Carter Hodgkin explores a new language of abstraction created by the intersection of science and the algorithm. Her work transforms atomic particle collisions into line and color to create animations, paintings and large-scale mosaic installations.

Hodgkin’s work has been exhibited at museums and galleries in the U.S., Europe, Japan and India. She has been awarded fellowships from the Adolph & Esther Gottieb Foundation, the New York Foundation for the Arts and the Pollock-Krasner Foundation.

Americans for the Arts cited her permanent Public Art Project “Electromagnetic Fall” as one of the best public art projects for 2010. Her work is included public and private collections including the U.S. Library of Congress and the U.S. Department of State, the Jane Voorhees Zimmerli Art Museum and the Basil Alkazzi Foundation.

Her work is included in Art+Science Now, a survey of artists working at the frontiers of science and technology. She teaches at Parsons/The New School.


My work is based on visualizations of energy, inspired by particle physics and forms in nature. I create works which trace movement, energy and space.

Manipulating computer code as a drawing process, I generate animations of particle collisions to create hyper-energetic, cascading compositions from thousands of vibrantly-hued dots which grow, dissipate and dissolve.

In my process of creating an image, I am interested in how colliding particles reveal structures and patterns of movement. In creating an image, the particle equals a pixel — a building block for matter as well as imagery.
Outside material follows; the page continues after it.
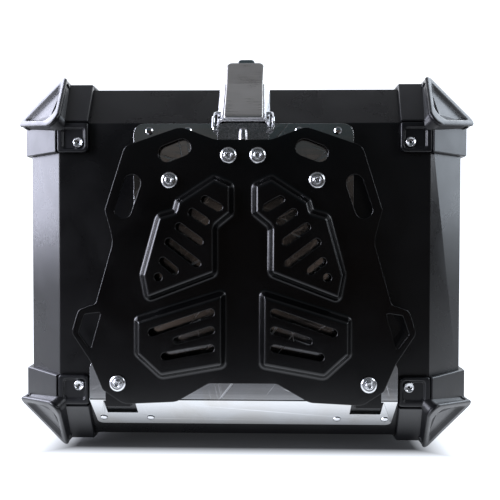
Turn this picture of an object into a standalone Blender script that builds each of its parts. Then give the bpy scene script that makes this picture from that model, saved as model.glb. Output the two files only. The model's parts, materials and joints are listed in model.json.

Form is created through a proliferation of particles/pixels reacting to forces, built by orders of accretion and multiplication to express the speed in our lives.
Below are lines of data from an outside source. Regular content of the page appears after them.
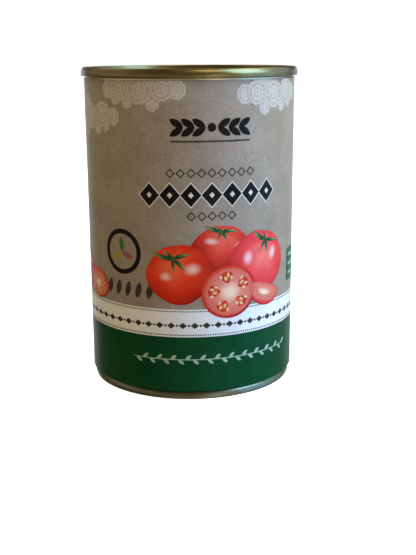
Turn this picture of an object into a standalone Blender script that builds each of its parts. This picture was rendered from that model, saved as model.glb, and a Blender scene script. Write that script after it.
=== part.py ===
"""A shut 400 g food tin: a steel body in a wrapped paper label, between two seamed ends.

Metres, +Z up. The origin is the middle of the circle the tin stands on, and the
front of the label faces -Y.
"""

import math

import bpy

# Driving dimensions, in metres
HEIGHT = 0.110
LABEL_RADIUS = 0.0367
TOP_SEAM_RADIUS = 0.03775
BOTTOM_SEAM_RADIUS = 0.0360
TOP_SEAM_HEIGHT = 0.0029
BOTTOM_SEAM_HEIGHT = 0.0027
SEAM_WIDTH = 0.0015
CREST_FLAT = 0.0004  # flat ring along the crest of a seam, which the tin stands on
LABEL_LOW_EDGE = 0.0031
LABEL_TOP_MARGIN = 0.0036  # seam and bare steel above the paper
PAPER = 0.0002
LAP_STEP = 0.00015  # how far the glued end of the paper stands over the other end
GAP = 0.0003  # clearance between neighbouring pieces

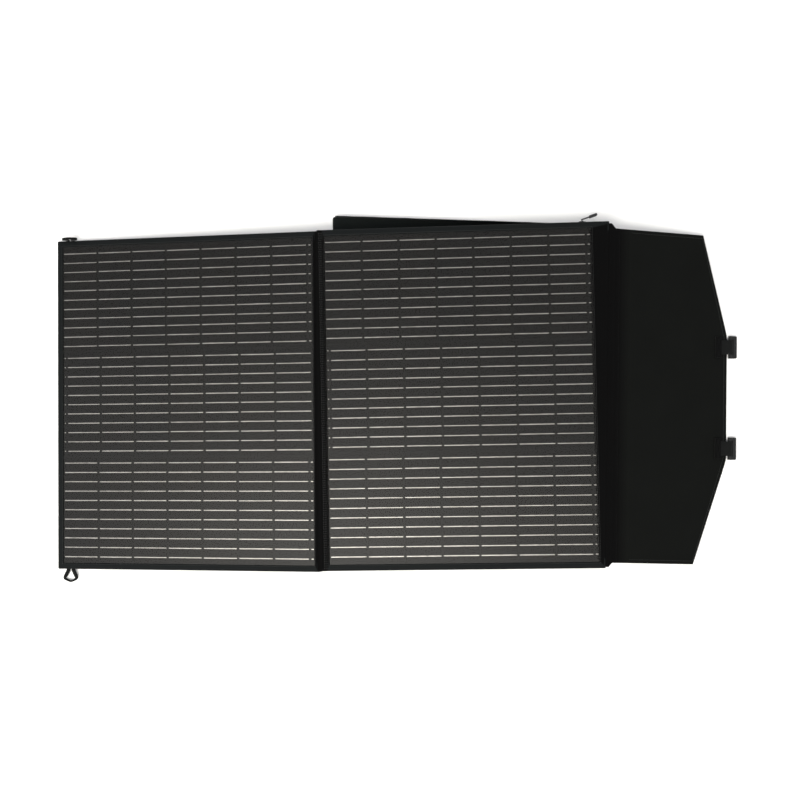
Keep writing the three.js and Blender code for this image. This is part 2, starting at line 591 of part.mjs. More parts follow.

In my paintings, layers of hand-painted tiny dots and fragile lines transform the digital into a tactile, gestural form as the image succumbs to the touch of the human hand. The repetitive painting of dots becomes meditative and contemplative. 

My animations play out the act of painting dot by dot, giving the viewer an experience of forms growing, dissipating, and dissolving. They display the act of drawing in space and time, slowing down the act of viewing and becoming somewhat meditative. The digital nature of my process makes the animations scale well. On large LED screens, the animations become large–scale paintings that move.

In the mosaic commissions, I use my drawing process to simulate collisions interacting with the architectural space. Each pixel in the design becomes a small tile, enabling a rich array of color and texture. These large-scale projects chart a metaphoric territory where gesture, line, motif and color bring drawing into the architecture of a space, connecting the historical use of mosaic in public places with a modern digitized vernacular.